HIGHER FARMING costs, lack of land ownership and long-term indebtedness have all prompted farmers to work longer, to lose career identity for future generations, and to further reduce their land ownership, a civic group working on farmers’ issues told a recent Bangkok seminar.
To solve these problems, farmers need to reduce costs through various measures. They include the use of organic fertilisers, the growing of wide varieties of farm produce and the setting up of a fund to acquire farmland for those lacking it. All this could be achieved through soft, long-term loans, the seminar was told.

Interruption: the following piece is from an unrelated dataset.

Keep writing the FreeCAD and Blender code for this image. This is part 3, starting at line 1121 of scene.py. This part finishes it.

On shouldering the costs, Local Action Links manager Phongthip Samranjit said 45-85 per cent of farmers in certain provinces were landless and rented farmlands at the per-rai cost of Bt1,500 to Bt2,500. The high price of seeds, fertilisers and insecticides made up 30-45 per cent of farming costs. 
Citing an Office of Agricultural Economics report, Phongthip said 19.6 per cent of farmers across the country were landless. Of these, 36 to 40 per cent were based in the Central region, the main rice-producing source. Increased hardship in farmers’ lives has turned their children away, prompting them to seek employment in the industrial sector, she added.

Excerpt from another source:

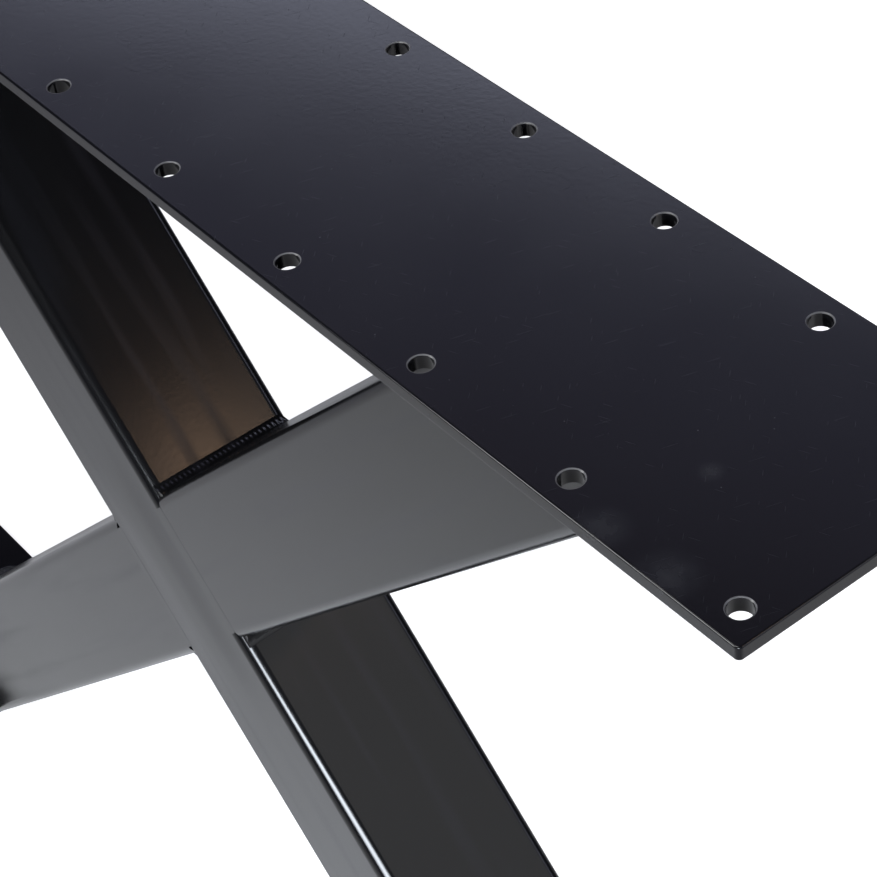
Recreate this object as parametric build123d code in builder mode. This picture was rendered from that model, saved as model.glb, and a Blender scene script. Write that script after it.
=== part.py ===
from build123d import *
from math import cos, radians, sin, tan
import os

# Table leg in the shape of an X, welded from square steel tube. One leg tube runs through, and
# the other is two half tubes that butt against its sides. A drilled plate carries the table top,
# and a flat plate under each foot spreads the load on the floor.
# X runs along the top plate, Y across it and Z up, all in millimetres. The origin is on the floor,
# under the middle of the crossing.

# Overall sizes
total_height = 710
leg_angle = 44
crossing_drop = 320

# Square tube of the legs
tube_size = 80
tube_wall = 3
tube_corner_radius = 6

# Top plate and its two rows of screw holes. The overhang is the plate's width past each side of
# the tube: it leaves the screws clear of the weld.
plate_length = 890
plate_overhang = 27
plate_thickness = 6
plate_corner_radius = 2
plate_edge_radius = 0.8
holes_in_row = 12
hole_diameter = 9
hole_rim = 0.5
rim_cone_angle = 90
hole_margin = 12

# Foot plates. The tube's heel hangs a little way over the plate's inner end, which leaves a narrow
# slit into the tube for water and coating to drain.
foot_plate_length = 170
foot_plate_side_margin = 17.5
foot_plate_thickness = 6
foot_plate_corner_radius = 3
foot_plate_edge_radius = 0.8
heel_overhang = 6

# Weld beads: leg length of the fillet, its hollow, and the thin edge where it fades out
weld_leg = 5
weld_hollow = 0.8
weld_lip = 0.6
weld_end_inset = 2.5
seam_feather = 0.5
seam_end_inset = 5

# Heights, from the floor
plate_underside = total_height - plate_thickness
crossing_height = total_height - crossing_drop
foot_top = foot_plate_thickness

# Both legs lie in the plane Y = 0. A leg's run points up along it, and its upper side is the
# outward normal of the face that looks up.
slope = radians(leg_angle)
crossing = Vector(0, 0, crossing_height)
long_run = Vector(-cos(slope), 0, sin(slope))
long_upper_side = Vector(sin(slope), 0, cos(slope))
half_run = Vector(cos(slope), 0, sin(slope))

half_tube = tube_size / 2
tube_bore = tube_size - 2 * tube_wall
tube_bore_radius = tube_corner_radius - tube_wall
bar_reach = total_height / sin(slope)

# Where the tubes meet the plates: the cut of a slanting tube is longer than the tube is wide
cut_length = tube_size / sin(slope)
top_reach = (crossing_drop - plate_thickness) / tan(slope)
foot_reach = (crossing_height - foot_plate_thickness) / tan(slope)
foot_plate_inner_end = foot_reach - cut_length / 2 + heel_overhang

long_section = Plane(origin=crossing, x_dir=(0, -1, 0), z_dir=long_run)
half_section = Plane(origin=crossing, x_dir=(0, 1, 0), z_dir=half_run)
upper_butt = Plane(origin=crossing + long_upper_side * half_tube, z_dir=long_upper_side)
lower_butt = Plane(origin=crossing - long_upper_side * half_tube, z_dir=long_upper_side)


def full_bar(section):
    """The tube's outer form as a solid bar, both ways past the ends of the leg."""
    with BuildPart() as bar:
        with BuildSketch(section):
            RectangleRounded(tube_size, tube_size, tube_corner_radius)
        extrude(amount=bar_reach, both=True)
    return bar.part


def full_tube(section):
    """The same bar with its bore, from the top plate's underside down to the foot plate."""
    with BuildPart() as tube:
        with BuildSketch(section):
            RectangleRounded(tube_size, tube_size, tube_corner_radius)
            RectangleRounded(tube_bore, tube_bore, tube_bore_radius, mode=Mode.SUBTRACT)
        extrude(amount=bar_reach, both=True)
        split(bisect_by=Plane.XY.offset(plate_underside), keep=Keep.BOTTOM)
        split(bisect_by=Plane.XY.offset(foot_top), keep=Keep.TOP)
    return tube.part


# Top plate, with both rows of through holes. Each hole's rim is lightly broken where the table top
# lies on it, so that no burr holds the top off the plate.
plate_width = tube_size + 2 * plate_overhang
hole_pitch = (plate_length - 2 * hole_margin) / (holes_in_row - 1)
row_spacing = plate_width - 2 * hole_margin
hole_radius = hole_diameter / 2

with BuildPart() as top_plate:
    with BuildSketch(Plane.XY.offset(plate_underside)):
        RectangleRounded(plate_length, plate_width, plate_corner_radius)
    extrude(amount=plate_thickness)
    flat_faces = top_plate.faces().filter_by(Axis.Z)
    fillet(flat_faces.edges(), radius=plate_edge_radius)
    with Locations(Plane.XY.offset(total_height)):
        with GridLocations(hole_pitch, row_spacing, holes_in_row, 2):
            CounterSinkHole(radius=hole_radius, counter_sink_radius=hole_radius + hole_rim,
                            counter_sink_angle=rim_cone_angle)
top_plate.part.label = "top_plate"

# Long leg: one tube from the left end of the top plate down to the right foot
with BuildPart() as long_leg:
    add(full_tube(long_section))
long_leg.part.label = "long_leg"

# Half legs: the same tube, cut off flush with the sides of the long leg
with BuildPart() as upper_half_leg:
    add(full_tube(half_section))
    split(bisect_by=upper_butt, keep=Keep.TOP)
upper_half_leg.part.label = "upper_half_leg"

with BuildPart() as lower_half_leg:
    add(full_tube(half_section))
    split(bisect_by=lower_butt, keep=Keep.BOTTOM)
lower_half_leg.part.label = "lower_half_leg"


foot_plate_width = tube_size + 2 * foot_plate_side_margin


def foot_plate(side):
    """Foot plate under the tube on that side, longer outwards than inwards."""
    with BuildPart() as plate:
        with BuildSketch():
            with Locations((side * (foot_plate_inner_end + foot_plate_length / 2), 0)):
                RectangleRounded(foot_plate_length, foot_plate_width, foot_plate_corner_radius)
        extrude(amount=foot_plate_thickness)
        upper_rim = plate.faces().sort_by(Axis.Z)[-1].edges()
        fillet(upper_rim, radius=foot_plate_edge_radius)
    return plate.part


with BuildPart() as right_foot_plate:
    add(foot_plate(1))
right_foot_plate.part.label = "right_foot_plate"

with BuildPart() as left_foot_plate:
    add(foot_plate(-1))
left_foot_plate.part.label = "left_foot_plate"

# Weld round the butt of the upper half leg: a hollow fillet in each notch, and on the front and
# back a seam that fills the long leg's rounded corner and is ground flush with the faces.
long_bar = full_bar(long_section)
half_bar = full_bar(half_section)
with BuildPart() as upper_half_bar:
    add(half_bar)
    split(bisect_by=upper_butt, keep=Keep.TOP)

frame_plane = Plane(origin=crossing, x_dir=(1, 0, 0), z_dir=(0, -1, 0))
half_leg_away = Vector(cos(slope), sin(slope))
notches = {
    "top": {
        "corner": Vector(0, half_tube / cos(slope)),
        "along_long_leg": Vector(-cos(slope), sin(slope)),
        "off_half_leg": Vector(-sin(slope), cos(slope)),
    },
    "side": {
        "corner": Vector(half_tube / sin(slope), 0),
        "along_long_leg": Vector(cos(slope), -sin(slope)),
        "off_half_leg": Vector(sin(slope), -cos(slope)),
    },
}
off_long_leg = Vector(sin(slope), cos(slope))
butt_centre = -half_tube / tan(2 * slope)
seam_half_length = (half_tube - seam_end_inset) / sin(2 * slope)
seam_width = tube_corner_radius - seam_feather

with BuildPart() as upper_leg_weld:
    for notch in notches.values():
        corner = notch["corner"]
        long_tip = corner + notch["along_long_leg"] * weld_leg
        half_tip = corner + half_leg_away * weld_leg
        chord_middle = (long_tip + half_tip) * 0.5
        hollow_point = chord_middle + (corner - chord_middle).normalized() * weld_hollow
        long_root = long_tip - off_long_leg * tube_corner_radius
        half_root = half_tip - notch["off_half_leg"] * tube_corner_radius
        root = corner - (off_long_leg + notch["off_half_leg"]) * tube_corner_radius
        with BuildSketch(frame_plane):
            with BuildLine():
                ThreePointArc(long_tip, hollow_point, half_tip)
                Polyline(half_tip, half_root, root, long_root, long_tip)
            make_face()
        extrude(amount=half_tube - weld_end_inset, both=True)
    with BuildSketch(long_section.offset(butt_centre)):
        for face_side in (-1, 1):
            with Locations((face_side * (half_tube - seam_width / 2), half_tube - seam_width / 2)):
                Rectangle(seam_width, seam_width)
    extrude(amount=seam_half_length, both=True)
    add(long_bar, mode=Mode.SUBTRACT)
    add(upper_half_bar.part, mode=Mode.SUBTRACT)
upper_leg_weld.part.label = "upper_leg_weld"

# The lower half leg is welded on in the same way, from the opposite side
crossing_axis = Axis(crossing, (0, 1, 0))
with BuildPart() as lower_leg_weld:
    add(upper_leg_weld.part.rotate(crossing_axis, 180))
lower_leg_weld.part.label = "lower_leg_weld"


def collar(centre, height, climb):
    """Fillet weld all round a half leg's slanting end, from a plate's face along the tube.
    The climb is 1 where the bead rises from the plate and -1 where it hangs under it."""
    drift = climb * weld_leg / tan(slope)
    with BuildPart() as bead:
        with BuildSketch(Plane.XY.offset(height)):
            with Locations((centre, 0)):
                RectangleRounded(cut_length + 2 * weld_leg, tube_size + 2 * weld_leg,
                                 tube_corner_radius + weld_leg)
        with BuildSketch(Plane.XY.offset(height + climb * weld_leg)):
            with Locations((centre + drift, 0)):
                RectangleRounded(cut_length + 2 * weld_lip, tube_size + 2 * weld_lip,
                                 tube_corner_radius + weld_lip)
        loft()
        add(half_bar, mode=Mode.SUBTRACT)
    return bead.part


# Welds that hold the tubes under the top plate, one collar round each
with BuildPart() as plate_welds:
    add(collar(top_reach, plate_underside, -1))
    mirror(about=Plane.YZ)
plate_welds.part.label = "plate_welds"

# Welds that hold the tubes on the foot plates, open where the heel hangs over
with BuildPart() as foot_welds:
    add(collar(-foot_reach, foot_top, 1))
    split(bisect_by=Plane.YZ.offset(-foot_plate_inner_end), keep=Keep.BOTTOM)
    mirror(about=Plane.YZ)
foot_welds.part.label = "foot_welds"

os.makedirs("parts", exist_ok=True)
export_step(top_plate.part, "parts/top_plate.step")
export_step(long_leg.part, "parts/long_leg.step")
export_step(upper_half_leg.part, "parts/upper_half_leg.step")
export_step(lower_half_leg.part, "parts/lower_half_leg.step")
export_step(right_foot_plate.part, "parts/right_foot_plate.step")
export_step(left_foot_plate.part, "parts/left_foot_plate.step")
export_step(upper_leg_weld.part, "parts/upper_leg_weld.step")
export_step(lower_leg_weld.part, "parts/lower_leg_weld.step")
export_step(plate_welds.part, "parts/plate_welds.step")
export_step(foot_welds.part, "parts/foot_welds.step")
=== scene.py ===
# %% [markdown]
# # A welded X-shaped table leg
# The leg is two square steel tubes that cross, with a drilled plate on top and a flat plate under
# each foot, all coated satin black. The construction comes in as a fixed frame, in metres, with
# the floor at Z = 0 and the top plate along X. This script gives each piece its coat, lays rippled
# weld beads where the frame has plain fillets, and lights the leg as in a studio.

from math import atan2, cos, degrees, pi, radians, sin, tan, tau

import bmesh
import bpy
from mathutils import Matrix, Vector


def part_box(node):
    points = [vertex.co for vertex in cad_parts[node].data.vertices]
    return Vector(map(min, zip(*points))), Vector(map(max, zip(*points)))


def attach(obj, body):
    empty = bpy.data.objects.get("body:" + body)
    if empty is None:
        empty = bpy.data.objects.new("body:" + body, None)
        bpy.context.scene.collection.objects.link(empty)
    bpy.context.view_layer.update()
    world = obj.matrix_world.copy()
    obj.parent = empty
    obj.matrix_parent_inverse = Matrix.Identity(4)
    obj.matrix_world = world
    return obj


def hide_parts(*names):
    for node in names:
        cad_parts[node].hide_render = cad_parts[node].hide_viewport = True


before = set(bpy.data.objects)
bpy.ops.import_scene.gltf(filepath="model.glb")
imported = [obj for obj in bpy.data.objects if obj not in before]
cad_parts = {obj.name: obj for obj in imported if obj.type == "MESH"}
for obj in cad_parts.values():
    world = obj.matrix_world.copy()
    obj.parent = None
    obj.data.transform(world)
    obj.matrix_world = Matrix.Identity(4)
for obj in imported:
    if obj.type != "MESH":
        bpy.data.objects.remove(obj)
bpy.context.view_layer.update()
scene = bpy.context.scene
print("nodes:", sorted(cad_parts))

# %% [markdown]
# ## Sizes taken from the frame
# Some finishes and the weld beads follow the tubes, so the script needs to know where the tubes
# lie. The boxes of the nodes give most of it: the plate's faces, the tube's width, and how far out
# the tubes meet the plates. The slope of the legs, the tube's rounded corner, and the count and
# margin of the holes are repeated here, because a box can't tell them.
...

The OAE report in 2012 also found that agricultural households had a huge total debt of Bt456.3 billion, compared to the Bt204.1 they owed in 1999 – which she described as a drastic increase. A recent Local Action Links study found that a farmer’s family in Ayutthaya owes an average debt of Bt401,679, and a family based in Phetchaburi owes Bt371,091.
On solutions to the problems, a Phetchaburi-based member of the Council of Networks of Farmers of Thailand, said turning to using organic fertilisers and non-toxic insecticides could help reduce farming cost.

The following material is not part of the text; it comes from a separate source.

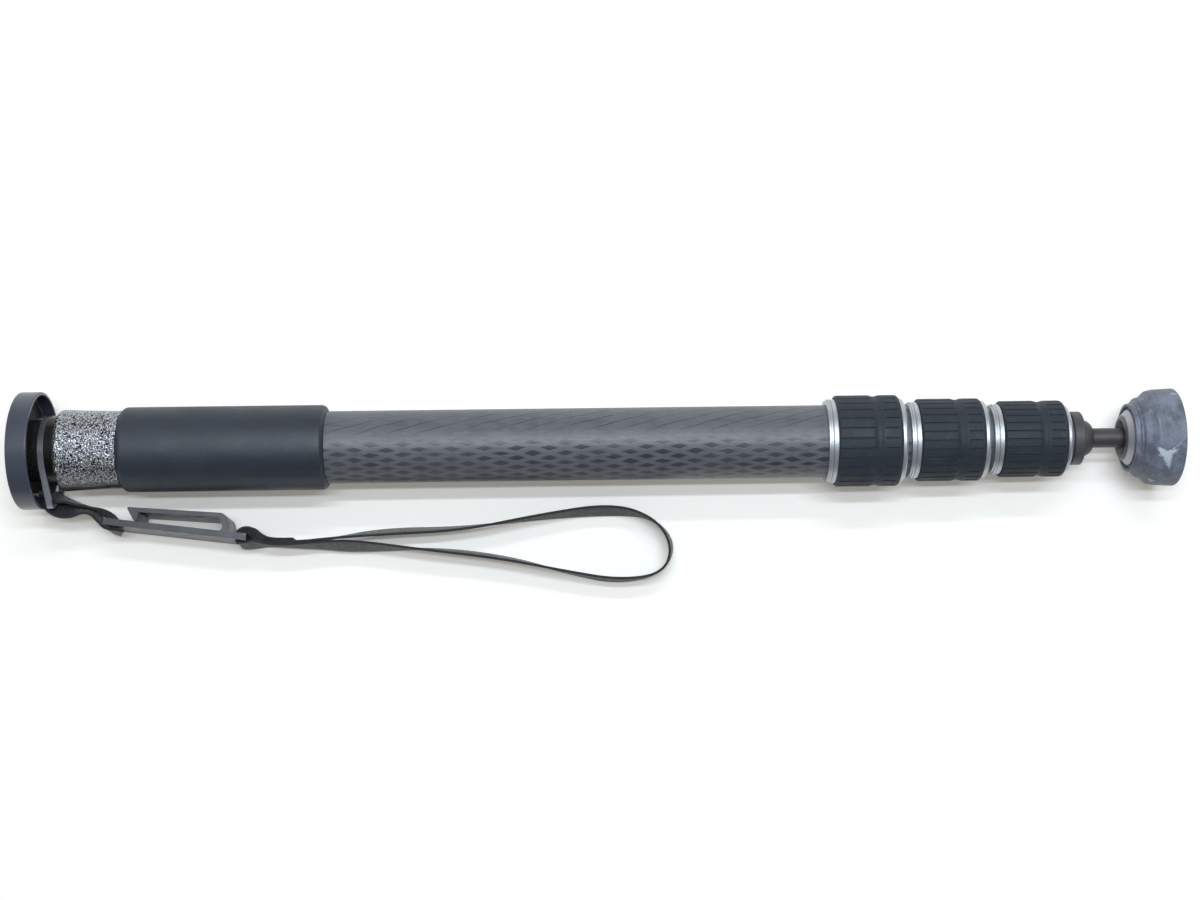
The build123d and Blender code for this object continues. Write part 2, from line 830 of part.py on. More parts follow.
# Hand each piece its name, tip the pole onto the floor and write the files
pole_pieces = {
    "camera_plate": camera_plate.part,
    "plate_pad": plate_pad.part,
    "plate_grub_screws": plate_grub_screws.part,
    "camera_screw": camera_screw.part,
    "plate_hub": plate_hub.part,
    "hub_grub_screw": hub_grub_screw.part,
    "top_casting": top_casting.part,
    "hand_grip": hand_grip.part,
    "strap_ring": strap_ring.part,
    "tip_plug": tip_plug.part,
    "foot_stem": foot_stem.part,
    "ball_ring": ball_ring.part,
    "ball_cup": ball_cup.part,
    "rubber_foot": rubber_foot.part,
}
for n in range(4):
    pole_pieces[f"leg_tube_{n + 1}"] = pipe(
        tube_starts[n], tube_ends[n], tube_radii[n] - tube_wall, tube_radii[n]
    )
for n in range(3):
    pole_pieces[f"lock_{n + 1}_collar"] = lock_collar(n)
    pole_pieces[f"lock_{n + 1}_wedge"] = lock_wedge(n)
    pole_pieces[f"lock_{n + 1}_sleeve"] = lock_sleeve(n)
    pole_pieces[f"lock_{n + 1}_grip"] = lock_grip(n)
    pole_pieces[f"lock_{n + 1}_seal"] = lock_seal(n)
    pole_pieces[f"glide_{n + 1}"] = glide(n)
strap_pieces = {
    "strap_clip": strap_clip.part,
    "strap_loop": strap_loop.part,
    "strap_tab": strap_tab.part,
}

os.makedirs("parts", exist_ok=True)
for name, piece in pole_pieces.items():
    placed = piece.moved(resting)
    placed.label = name
    export_step(placed, f"parts/{name}.step")
for name, piece in strap_pieces.items():
    piece.label = name
    export_step(piece, f"parts/{name}.step")
print("Slope, degrees:", round(rest_slope, 4), " floor z, mm:", round(floor_z, 4))
print("Foot end, mm:", foot_end, " ball, mm:", ball_x, " locks, mm:", lock_starts)
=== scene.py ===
import json
import math

import bmesh
import bpy
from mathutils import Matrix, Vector


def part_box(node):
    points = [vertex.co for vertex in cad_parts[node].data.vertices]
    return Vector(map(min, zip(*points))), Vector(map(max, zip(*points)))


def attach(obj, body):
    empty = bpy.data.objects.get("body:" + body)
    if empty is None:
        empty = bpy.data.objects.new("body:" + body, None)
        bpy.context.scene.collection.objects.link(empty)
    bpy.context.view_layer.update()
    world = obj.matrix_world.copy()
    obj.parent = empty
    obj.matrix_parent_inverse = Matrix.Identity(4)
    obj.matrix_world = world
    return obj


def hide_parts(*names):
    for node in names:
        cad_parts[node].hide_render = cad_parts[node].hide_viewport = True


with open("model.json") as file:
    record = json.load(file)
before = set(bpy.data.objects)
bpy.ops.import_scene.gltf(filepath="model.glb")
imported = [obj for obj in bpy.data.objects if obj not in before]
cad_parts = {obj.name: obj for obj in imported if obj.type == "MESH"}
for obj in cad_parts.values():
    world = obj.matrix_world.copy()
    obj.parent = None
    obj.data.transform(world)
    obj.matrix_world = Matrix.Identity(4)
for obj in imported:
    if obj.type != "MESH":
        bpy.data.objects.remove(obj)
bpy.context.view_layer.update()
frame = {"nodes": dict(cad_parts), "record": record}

# Lengths are in metres, in the row's frame. The pole lies along +X and dips by a fraction of a degree.
MOUNTS = {mount["name"]: mount for mount in frame["record"]["mounts"]}
SEAT_AXIS = MOUNTS["camera_seat"]["axis"]
POLE_DIP = math.atan2(SEAT_AXIS[2], -SEAT_AXIS[0])
FLOOR_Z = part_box("camera_plate")[0].z
TUBE_RADII = (0.0185, 0.0162, 0.0140, 0.0120)
LOCKS = (1, 2, 3)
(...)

He said government-supported guarantees of rice prices were important to farmers, especially when farming was not possible because of heavy flooding or extreme drought, when farmers earned the lowest guaranteed prices.
Setting up a government fund which enabled farmers to work through a long-term lease was also helpful. This farmland must not be transferable but could be inherited by children of eligible farmers. 
A Suphan Buri farmer, Bunchoo Maneewong, 56, said she lost a 10-rai farm through a Bt600,000 loan she acquired from a bank in 1996. She sold the first five rai for Bt500,000 after she was unable to repay debt installments. Faced with a lawsuit in 2002, she found out 
 that nearly Bt400,000 was deducted as interest, which increased from 7.5 to 18 per cent because of non-payment.
Bunchoo said she later sold the remaining five rai, and has rented it for farming, while still shouldering higher costs and a more expensive rent rate.